▶ **Task**
Extract exactly the run of lines starting at the line that holds "obj.matrix_parent_inverse = Matrix.Identity(4)" and ending at the line that holds "return np.exp(-((away / reach) ** 2))", both included.

::::::::::

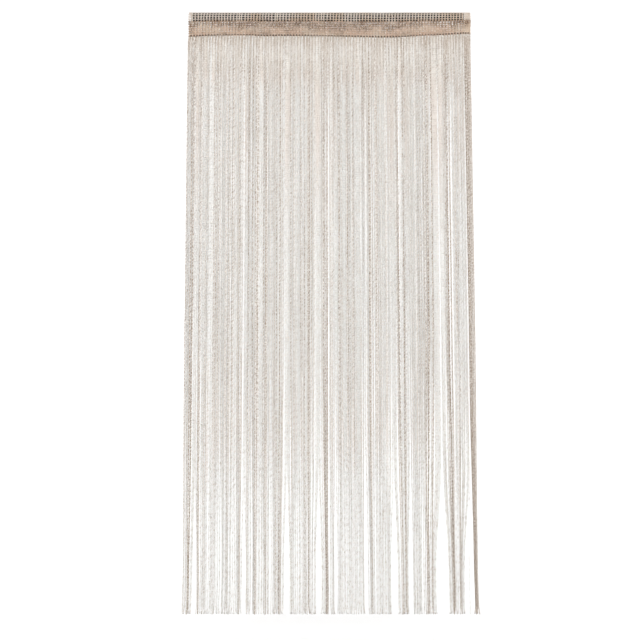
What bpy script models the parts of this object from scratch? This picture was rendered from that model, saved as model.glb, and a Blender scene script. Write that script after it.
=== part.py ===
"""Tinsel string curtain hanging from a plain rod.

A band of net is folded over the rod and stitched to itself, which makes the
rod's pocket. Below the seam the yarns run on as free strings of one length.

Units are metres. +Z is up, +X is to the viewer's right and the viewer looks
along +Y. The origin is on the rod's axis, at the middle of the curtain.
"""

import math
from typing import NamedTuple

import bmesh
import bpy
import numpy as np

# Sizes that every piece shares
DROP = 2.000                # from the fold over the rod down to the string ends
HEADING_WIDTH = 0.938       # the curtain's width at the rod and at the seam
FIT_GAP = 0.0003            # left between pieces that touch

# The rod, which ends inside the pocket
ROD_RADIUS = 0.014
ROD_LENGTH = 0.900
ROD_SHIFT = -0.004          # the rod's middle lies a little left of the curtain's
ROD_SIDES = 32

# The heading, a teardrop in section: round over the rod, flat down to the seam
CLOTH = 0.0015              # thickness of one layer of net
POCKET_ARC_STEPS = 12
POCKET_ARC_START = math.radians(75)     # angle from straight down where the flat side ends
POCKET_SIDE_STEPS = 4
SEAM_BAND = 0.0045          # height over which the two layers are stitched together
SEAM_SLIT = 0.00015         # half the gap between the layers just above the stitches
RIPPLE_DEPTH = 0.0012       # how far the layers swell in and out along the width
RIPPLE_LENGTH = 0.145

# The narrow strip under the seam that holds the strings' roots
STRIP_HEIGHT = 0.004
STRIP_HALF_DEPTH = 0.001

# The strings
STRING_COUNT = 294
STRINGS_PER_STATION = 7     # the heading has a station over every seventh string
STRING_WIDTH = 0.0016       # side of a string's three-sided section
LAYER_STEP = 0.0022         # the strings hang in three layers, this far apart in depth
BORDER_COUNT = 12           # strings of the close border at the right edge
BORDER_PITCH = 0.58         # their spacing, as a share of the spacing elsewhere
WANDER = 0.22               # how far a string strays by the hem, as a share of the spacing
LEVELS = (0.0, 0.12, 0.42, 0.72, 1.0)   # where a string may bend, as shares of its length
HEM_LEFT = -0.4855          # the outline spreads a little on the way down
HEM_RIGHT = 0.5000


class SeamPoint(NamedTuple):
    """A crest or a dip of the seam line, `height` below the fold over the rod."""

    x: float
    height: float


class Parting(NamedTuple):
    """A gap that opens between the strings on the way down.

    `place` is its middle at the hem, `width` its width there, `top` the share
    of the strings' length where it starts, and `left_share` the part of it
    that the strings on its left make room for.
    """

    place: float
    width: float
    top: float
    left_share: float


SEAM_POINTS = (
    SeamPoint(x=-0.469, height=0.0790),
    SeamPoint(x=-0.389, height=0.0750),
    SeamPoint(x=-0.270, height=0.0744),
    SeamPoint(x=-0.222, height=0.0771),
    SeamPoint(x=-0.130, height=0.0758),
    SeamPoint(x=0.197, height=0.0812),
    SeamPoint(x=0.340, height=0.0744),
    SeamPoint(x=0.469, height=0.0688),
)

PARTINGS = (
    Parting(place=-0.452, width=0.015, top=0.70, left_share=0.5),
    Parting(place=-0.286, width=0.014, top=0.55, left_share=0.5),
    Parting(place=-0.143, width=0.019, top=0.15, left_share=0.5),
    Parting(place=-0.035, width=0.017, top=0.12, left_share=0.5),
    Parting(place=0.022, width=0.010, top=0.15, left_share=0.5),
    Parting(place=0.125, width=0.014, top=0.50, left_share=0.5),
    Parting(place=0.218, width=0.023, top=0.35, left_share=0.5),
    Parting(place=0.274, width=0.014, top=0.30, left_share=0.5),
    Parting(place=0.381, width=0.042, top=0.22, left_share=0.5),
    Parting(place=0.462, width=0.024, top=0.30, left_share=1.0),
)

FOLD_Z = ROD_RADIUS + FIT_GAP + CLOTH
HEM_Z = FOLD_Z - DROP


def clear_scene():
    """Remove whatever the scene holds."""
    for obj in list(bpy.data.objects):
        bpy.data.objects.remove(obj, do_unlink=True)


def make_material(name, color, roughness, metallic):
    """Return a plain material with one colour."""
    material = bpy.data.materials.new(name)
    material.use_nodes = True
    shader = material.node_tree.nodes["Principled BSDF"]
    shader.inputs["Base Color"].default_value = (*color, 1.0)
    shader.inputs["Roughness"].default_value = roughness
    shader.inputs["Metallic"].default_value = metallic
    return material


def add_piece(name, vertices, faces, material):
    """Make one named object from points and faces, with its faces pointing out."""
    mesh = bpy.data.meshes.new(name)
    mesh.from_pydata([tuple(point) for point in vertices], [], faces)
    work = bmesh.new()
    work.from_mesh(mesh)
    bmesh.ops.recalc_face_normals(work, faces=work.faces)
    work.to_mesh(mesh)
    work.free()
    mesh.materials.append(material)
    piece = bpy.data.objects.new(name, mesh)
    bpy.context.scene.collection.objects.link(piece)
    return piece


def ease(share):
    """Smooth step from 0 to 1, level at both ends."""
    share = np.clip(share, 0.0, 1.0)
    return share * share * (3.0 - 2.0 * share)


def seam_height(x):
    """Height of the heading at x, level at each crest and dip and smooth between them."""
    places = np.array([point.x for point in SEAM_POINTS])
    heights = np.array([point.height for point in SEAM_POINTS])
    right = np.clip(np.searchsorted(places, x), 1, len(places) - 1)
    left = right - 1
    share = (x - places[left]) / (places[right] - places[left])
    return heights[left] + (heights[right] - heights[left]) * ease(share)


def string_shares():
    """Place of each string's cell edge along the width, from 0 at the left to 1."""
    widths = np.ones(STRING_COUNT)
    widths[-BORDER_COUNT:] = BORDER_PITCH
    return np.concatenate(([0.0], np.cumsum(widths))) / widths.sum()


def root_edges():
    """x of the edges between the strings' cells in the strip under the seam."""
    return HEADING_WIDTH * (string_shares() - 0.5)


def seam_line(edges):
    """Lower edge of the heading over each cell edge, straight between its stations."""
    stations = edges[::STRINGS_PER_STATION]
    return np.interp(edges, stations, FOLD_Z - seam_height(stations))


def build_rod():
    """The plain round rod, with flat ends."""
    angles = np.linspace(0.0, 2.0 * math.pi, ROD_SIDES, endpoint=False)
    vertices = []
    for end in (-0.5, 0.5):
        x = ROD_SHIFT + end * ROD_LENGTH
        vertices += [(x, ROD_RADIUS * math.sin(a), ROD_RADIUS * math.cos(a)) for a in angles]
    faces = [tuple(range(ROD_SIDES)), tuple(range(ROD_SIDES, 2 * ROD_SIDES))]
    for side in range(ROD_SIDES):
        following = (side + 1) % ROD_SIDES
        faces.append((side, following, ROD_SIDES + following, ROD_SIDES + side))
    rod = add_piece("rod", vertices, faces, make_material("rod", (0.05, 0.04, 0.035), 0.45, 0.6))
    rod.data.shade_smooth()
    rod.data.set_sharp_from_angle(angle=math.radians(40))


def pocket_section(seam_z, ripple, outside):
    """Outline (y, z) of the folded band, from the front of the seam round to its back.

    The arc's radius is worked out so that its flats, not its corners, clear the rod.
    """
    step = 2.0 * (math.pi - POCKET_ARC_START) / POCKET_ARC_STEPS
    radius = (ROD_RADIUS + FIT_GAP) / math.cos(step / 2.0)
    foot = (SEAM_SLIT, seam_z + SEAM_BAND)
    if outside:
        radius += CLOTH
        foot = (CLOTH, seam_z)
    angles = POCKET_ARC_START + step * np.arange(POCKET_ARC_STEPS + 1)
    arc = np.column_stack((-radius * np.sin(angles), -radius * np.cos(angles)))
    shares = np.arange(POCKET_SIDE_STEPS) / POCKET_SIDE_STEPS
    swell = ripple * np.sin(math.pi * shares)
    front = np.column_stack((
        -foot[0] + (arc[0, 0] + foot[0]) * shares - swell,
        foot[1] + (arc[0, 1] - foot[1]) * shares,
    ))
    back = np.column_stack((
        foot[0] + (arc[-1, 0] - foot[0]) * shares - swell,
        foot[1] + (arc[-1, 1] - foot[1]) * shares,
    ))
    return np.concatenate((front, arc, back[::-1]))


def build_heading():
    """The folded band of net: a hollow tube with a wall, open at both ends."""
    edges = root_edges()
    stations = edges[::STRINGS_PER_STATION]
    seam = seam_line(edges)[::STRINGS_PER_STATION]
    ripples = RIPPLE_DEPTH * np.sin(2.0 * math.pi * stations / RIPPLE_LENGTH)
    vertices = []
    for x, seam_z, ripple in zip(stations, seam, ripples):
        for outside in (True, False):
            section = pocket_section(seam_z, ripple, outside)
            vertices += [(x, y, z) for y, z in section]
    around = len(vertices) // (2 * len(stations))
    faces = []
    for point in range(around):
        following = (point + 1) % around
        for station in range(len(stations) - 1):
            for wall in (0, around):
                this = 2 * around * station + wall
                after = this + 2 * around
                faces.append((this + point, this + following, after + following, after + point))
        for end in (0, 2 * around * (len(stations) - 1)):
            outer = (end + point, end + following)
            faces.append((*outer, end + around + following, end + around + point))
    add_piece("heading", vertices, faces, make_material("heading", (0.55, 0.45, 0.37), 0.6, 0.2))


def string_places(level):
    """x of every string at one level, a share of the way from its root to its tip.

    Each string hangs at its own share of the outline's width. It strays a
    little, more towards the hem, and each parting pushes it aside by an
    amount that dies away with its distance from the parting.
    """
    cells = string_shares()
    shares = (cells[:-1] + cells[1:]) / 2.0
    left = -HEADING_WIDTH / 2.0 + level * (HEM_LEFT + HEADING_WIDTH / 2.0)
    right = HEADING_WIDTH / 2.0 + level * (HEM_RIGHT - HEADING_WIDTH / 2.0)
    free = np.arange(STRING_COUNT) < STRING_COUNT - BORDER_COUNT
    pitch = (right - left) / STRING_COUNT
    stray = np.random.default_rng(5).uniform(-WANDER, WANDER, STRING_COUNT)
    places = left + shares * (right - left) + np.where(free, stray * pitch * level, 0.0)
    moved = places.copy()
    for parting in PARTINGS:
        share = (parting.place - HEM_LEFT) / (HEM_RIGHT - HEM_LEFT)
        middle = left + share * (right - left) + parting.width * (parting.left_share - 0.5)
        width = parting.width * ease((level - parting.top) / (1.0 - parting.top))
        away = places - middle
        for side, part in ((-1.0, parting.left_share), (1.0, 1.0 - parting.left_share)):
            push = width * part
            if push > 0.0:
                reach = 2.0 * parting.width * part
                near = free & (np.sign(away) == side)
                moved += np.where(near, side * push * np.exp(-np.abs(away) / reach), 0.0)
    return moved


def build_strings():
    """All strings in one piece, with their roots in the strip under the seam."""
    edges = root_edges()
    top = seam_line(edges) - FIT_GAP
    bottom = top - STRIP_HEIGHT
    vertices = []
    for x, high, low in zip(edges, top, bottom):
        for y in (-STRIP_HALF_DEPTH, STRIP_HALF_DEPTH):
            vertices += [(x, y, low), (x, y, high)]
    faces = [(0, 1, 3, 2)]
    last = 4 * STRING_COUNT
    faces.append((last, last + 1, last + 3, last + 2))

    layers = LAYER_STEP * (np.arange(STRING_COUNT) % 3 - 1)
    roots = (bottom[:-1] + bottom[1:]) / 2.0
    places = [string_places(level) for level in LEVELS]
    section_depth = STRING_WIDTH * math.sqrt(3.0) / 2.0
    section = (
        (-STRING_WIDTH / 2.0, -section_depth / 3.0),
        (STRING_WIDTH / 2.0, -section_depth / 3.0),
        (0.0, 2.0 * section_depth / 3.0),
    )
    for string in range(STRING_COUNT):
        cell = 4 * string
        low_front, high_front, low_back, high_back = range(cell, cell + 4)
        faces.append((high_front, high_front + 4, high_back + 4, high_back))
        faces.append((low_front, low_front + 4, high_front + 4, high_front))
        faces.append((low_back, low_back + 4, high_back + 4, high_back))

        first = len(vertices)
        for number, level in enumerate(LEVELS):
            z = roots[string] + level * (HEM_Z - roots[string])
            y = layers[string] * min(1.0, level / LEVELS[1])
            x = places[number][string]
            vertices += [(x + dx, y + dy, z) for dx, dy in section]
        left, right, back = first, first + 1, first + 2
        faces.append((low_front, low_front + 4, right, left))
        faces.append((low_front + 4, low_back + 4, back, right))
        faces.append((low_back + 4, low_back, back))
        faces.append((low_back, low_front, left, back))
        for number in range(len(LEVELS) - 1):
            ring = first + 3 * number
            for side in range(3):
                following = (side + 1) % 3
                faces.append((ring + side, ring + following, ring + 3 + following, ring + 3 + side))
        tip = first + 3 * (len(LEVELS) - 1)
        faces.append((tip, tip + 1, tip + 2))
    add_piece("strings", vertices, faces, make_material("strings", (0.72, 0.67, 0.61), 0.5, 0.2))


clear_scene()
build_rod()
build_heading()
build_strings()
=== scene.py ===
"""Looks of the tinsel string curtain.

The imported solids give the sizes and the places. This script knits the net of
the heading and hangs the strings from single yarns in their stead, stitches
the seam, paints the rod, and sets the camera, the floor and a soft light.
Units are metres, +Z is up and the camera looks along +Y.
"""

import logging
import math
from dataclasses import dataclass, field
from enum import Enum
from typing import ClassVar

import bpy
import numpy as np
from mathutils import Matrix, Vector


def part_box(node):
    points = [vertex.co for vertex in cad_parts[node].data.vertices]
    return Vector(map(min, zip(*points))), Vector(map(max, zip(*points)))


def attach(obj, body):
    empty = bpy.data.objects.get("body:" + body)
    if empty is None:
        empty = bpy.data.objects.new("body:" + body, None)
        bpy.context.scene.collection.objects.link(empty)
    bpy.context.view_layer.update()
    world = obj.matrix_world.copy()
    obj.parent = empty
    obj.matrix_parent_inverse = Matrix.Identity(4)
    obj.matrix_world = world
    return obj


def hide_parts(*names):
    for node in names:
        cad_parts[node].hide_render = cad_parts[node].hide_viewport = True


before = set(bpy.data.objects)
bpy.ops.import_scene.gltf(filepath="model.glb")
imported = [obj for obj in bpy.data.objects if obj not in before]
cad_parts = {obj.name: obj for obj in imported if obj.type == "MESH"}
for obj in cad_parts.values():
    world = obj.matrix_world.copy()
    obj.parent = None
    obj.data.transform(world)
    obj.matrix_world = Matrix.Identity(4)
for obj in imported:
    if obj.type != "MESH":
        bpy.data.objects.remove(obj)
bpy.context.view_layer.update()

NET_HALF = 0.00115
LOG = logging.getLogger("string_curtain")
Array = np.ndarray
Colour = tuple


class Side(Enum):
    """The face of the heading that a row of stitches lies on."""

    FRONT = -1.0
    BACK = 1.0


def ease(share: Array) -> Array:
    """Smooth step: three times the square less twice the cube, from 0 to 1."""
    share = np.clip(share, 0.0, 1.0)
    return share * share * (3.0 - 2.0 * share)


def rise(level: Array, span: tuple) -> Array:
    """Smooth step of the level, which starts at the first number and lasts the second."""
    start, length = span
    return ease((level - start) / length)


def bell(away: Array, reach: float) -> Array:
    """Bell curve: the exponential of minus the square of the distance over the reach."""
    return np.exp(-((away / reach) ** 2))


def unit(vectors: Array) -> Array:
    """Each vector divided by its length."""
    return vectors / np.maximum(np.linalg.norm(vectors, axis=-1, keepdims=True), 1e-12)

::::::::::

▶ **Response to this exercise**
    obj.matrix_parent_inverse = Matrix.Identity(4)
    obj.matrix_world = world
    return obj


def hide_parts(*names):
    for node in names:
        cad_parts[node].hide_render = cad_parts[node].hide_viewport = True


before = set(bpy.data.objects)
bpy.ops.import_scene.gltf(filepath="model.glb")
imported = [obj for obj in bpy.data.objects if obj not in before]
cad_parts = {obj.name: obj for obj in imported if obj.type == "MESH"}
for obj in cad_parts.values():
    world = obj.matrix_world.copy()
    obj.parent = None
    obj.data.transform(world)
    obj.matrix_world = Matrix.Identity(4)
for obj in imported:
    if obj.type != "MESH":
        bpy.data.objects.remove(obj)
bpy.context.view_layer.update()

NET_HALF = 0.00115
LOG = logging.getLogger("string_curtain")
Array = np.ndarray
Colour = tuple


class Side(Enum):
    """The face of the heading that a row of stitches lies on."""

    FRONT = -1.0
    BACK = 1.0


def ease(share: Array) -> Array:
    """Smooth step: three times the square less twice the cube, from 0 to 1."""
    share = np.clip(share, 0.0, 1.0)
    return share * share * (3.0 - 2.0 * share)


def rise(level: Array, span: tuple) -> Array:
    """Smooth step of the level, which starts at the first number and lasts the second."""
    start, length = span
    return ease((level - start) / length)


def bell(away: Array, reach: float) -> Array:
    """Bell curve: the exponential of minus the square of the distance over the reach."""
    return np.exp(-((away / reach) ** 2))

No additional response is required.